Given problem: Your task is to copy a single run of lines that starts at the line with "box = piece.Shape.optimalBoundingBox(False)" and stops at the line with "nodes[node].hide_render = nodes[node].hide_viewport", keeping both ends. Copy nothing else.

Entries supplied:

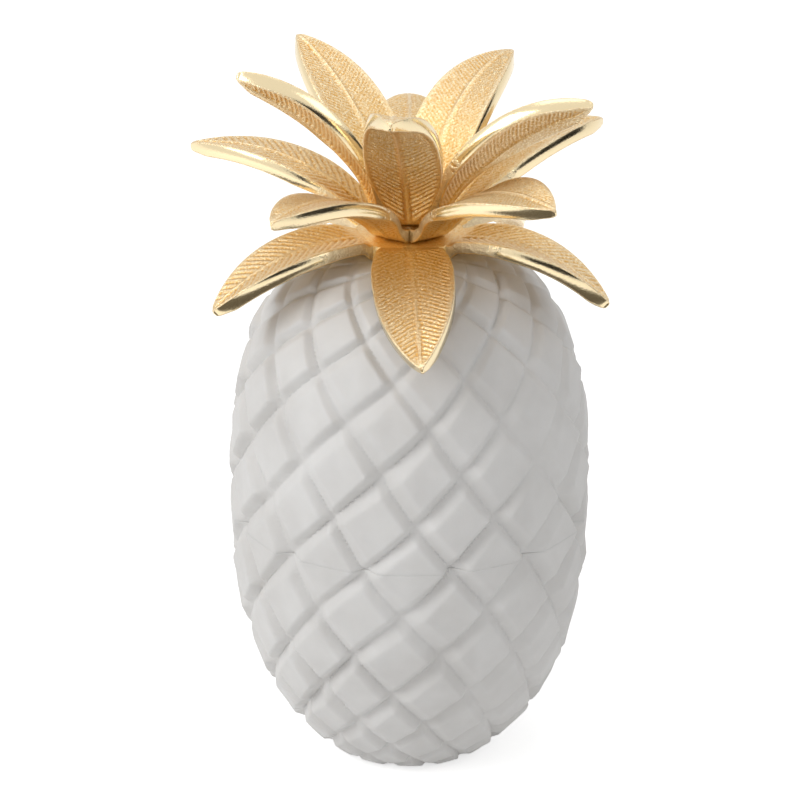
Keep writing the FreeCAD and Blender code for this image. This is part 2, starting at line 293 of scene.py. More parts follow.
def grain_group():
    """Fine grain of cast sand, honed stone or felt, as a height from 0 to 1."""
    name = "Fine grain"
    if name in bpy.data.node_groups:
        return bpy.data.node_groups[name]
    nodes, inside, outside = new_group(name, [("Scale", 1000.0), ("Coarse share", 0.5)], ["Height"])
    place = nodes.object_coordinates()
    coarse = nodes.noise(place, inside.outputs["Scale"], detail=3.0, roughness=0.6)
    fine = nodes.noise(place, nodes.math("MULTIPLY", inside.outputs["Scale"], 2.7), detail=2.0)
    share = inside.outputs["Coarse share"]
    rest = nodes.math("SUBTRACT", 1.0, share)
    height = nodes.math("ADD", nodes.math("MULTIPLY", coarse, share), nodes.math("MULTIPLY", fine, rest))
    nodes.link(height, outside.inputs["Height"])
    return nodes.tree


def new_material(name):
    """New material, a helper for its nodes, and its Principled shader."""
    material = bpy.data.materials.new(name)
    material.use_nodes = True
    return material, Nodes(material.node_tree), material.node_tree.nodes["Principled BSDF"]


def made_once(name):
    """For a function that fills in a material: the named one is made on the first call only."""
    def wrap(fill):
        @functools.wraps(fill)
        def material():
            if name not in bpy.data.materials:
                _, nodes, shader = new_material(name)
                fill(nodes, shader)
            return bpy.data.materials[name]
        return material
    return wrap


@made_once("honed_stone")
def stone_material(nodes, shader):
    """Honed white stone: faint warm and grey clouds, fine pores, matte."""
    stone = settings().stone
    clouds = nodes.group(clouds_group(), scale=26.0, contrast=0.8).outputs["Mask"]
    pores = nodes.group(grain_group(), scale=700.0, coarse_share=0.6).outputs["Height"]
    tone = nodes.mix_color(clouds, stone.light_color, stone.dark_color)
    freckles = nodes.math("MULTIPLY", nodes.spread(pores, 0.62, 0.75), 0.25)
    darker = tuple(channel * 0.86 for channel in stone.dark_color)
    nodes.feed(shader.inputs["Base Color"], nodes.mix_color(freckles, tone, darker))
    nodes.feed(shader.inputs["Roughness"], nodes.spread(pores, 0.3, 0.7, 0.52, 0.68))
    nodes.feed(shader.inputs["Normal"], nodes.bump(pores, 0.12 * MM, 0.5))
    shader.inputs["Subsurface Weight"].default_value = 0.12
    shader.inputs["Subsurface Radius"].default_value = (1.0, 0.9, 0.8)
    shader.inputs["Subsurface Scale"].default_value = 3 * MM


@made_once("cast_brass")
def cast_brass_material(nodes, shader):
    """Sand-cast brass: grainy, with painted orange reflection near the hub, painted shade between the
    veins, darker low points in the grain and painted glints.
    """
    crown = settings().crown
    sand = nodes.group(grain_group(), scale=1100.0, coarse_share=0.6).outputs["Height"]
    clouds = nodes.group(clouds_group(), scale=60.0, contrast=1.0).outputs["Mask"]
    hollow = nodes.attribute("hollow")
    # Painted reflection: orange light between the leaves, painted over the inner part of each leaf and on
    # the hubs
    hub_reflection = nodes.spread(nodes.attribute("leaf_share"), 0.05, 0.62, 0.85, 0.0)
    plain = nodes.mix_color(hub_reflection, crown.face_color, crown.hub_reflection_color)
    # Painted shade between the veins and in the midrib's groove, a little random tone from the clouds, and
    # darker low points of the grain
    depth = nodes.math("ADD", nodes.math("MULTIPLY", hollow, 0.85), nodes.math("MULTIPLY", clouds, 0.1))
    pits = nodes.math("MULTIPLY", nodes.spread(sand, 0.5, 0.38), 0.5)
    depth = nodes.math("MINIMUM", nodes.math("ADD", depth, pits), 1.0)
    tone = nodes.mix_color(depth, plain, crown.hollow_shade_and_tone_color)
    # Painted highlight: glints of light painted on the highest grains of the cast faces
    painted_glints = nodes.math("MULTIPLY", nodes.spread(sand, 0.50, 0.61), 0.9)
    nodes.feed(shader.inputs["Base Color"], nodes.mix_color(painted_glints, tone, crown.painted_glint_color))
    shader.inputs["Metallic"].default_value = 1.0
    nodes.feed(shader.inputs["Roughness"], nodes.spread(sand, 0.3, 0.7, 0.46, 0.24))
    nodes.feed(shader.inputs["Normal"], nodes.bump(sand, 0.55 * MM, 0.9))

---

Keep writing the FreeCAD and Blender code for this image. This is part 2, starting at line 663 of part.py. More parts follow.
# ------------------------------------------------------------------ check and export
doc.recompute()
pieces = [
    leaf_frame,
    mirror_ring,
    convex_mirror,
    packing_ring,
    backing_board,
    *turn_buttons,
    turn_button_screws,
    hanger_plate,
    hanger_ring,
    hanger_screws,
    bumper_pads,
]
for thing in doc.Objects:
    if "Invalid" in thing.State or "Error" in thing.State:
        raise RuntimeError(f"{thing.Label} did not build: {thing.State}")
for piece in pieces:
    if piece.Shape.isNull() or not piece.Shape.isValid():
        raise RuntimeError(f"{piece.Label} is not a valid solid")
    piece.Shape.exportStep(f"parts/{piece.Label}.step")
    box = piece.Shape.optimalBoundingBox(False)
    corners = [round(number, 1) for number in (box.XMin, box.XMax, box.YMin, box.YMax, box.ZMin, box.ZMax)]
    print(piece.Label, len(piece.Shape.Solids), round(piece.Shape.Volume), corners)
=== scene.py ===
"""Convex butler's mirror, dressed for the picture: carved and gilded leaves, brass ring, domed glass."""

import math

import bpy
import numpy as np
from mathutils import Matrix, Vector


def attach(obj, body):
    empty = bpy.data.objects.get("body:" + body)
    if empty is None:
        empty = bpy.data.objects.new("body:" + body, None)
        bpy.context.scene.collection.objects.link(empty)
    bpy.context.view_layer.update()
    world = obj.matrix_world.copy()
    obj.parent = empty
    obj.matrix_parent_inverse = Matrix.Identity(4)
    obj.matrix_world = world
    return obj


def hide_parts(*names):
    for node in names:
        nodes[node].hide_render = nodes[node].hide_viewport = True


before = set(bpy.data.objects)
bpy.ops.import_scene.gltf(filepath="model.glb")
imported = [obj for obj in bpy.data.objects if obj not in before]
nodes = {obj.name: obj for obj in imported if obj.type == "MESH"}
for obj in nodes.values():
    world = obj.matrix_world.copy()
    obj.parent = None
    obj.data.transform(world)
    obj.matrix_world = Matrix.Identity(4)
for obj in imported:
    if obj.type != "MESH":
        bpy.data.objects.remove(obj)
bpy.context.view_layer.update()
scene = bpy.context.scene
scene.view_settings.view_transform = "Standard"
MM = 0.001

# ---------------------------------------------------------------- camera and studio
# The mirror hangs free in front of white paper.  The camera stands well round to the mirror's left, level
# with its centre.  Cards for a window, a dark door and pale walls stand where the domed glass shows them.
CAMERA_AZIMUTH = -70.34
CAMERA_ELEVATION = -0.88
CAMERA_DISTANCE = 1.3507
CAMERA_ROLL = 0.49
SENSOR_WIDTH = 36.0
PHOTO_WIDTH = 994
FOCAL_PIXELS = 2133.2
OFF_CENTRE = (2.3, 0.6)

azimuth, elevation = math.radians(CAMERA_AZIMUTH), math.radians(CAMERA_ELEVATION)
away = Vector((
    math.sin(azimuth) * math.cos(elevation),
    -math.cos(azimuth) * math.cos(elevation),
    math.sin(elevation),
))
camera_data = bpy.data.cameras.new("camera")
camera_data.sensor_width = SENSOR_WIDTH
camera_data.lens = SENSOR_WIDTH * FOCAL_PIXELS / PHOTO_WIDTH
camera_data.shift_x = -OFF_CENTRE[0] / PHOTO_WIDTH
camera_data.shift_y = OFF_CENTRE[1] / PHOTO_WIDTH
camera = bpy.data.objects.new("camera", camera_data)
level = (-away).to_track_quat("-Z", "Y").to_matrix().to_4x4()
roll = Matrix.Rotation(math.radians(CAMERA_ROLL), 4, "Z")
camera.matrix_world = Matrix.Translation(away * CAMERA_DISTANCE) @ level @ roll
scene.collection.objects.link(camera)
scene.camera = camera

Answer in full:
    box = piece.Shape.optimalBoundingBox(False)
    corners = [round(number, 1) for number in (box.XMin, box.XMax, box.YMin, box.YMax, box.ZMin, box.ZMax)]
    print(piece.Label, len(piece.Shape.Solids), round(piece.Shape.Volume), corners)
=== scene.py ===
"""Convex butler's mirror, dressed for the picture: carved and gilded leaves, brass ring, domed glass."""

import math

import bpy
import numpy as np
from mathutils import Matrix, Vector


def attach(obj, body):
    empty = bpy.data.objects.get("body:" + body)
    if empty is None:
        empty = bpy.data.objects.new("body:" + body, None)
        bpy.context.scene.collection.objects.link(empty)
    bpy.context.view_layer.update()
    world = obj.matrix_world.copy()
    obj.parent = empty
    obj.matrix_parent_inverse = Matrix.Identity(4)
    obj.matrix_world = world
    return obj


def hide_parts(*names):
    for node in names:
        nodes[node].hide_render = nodes[node].hide_viewport = True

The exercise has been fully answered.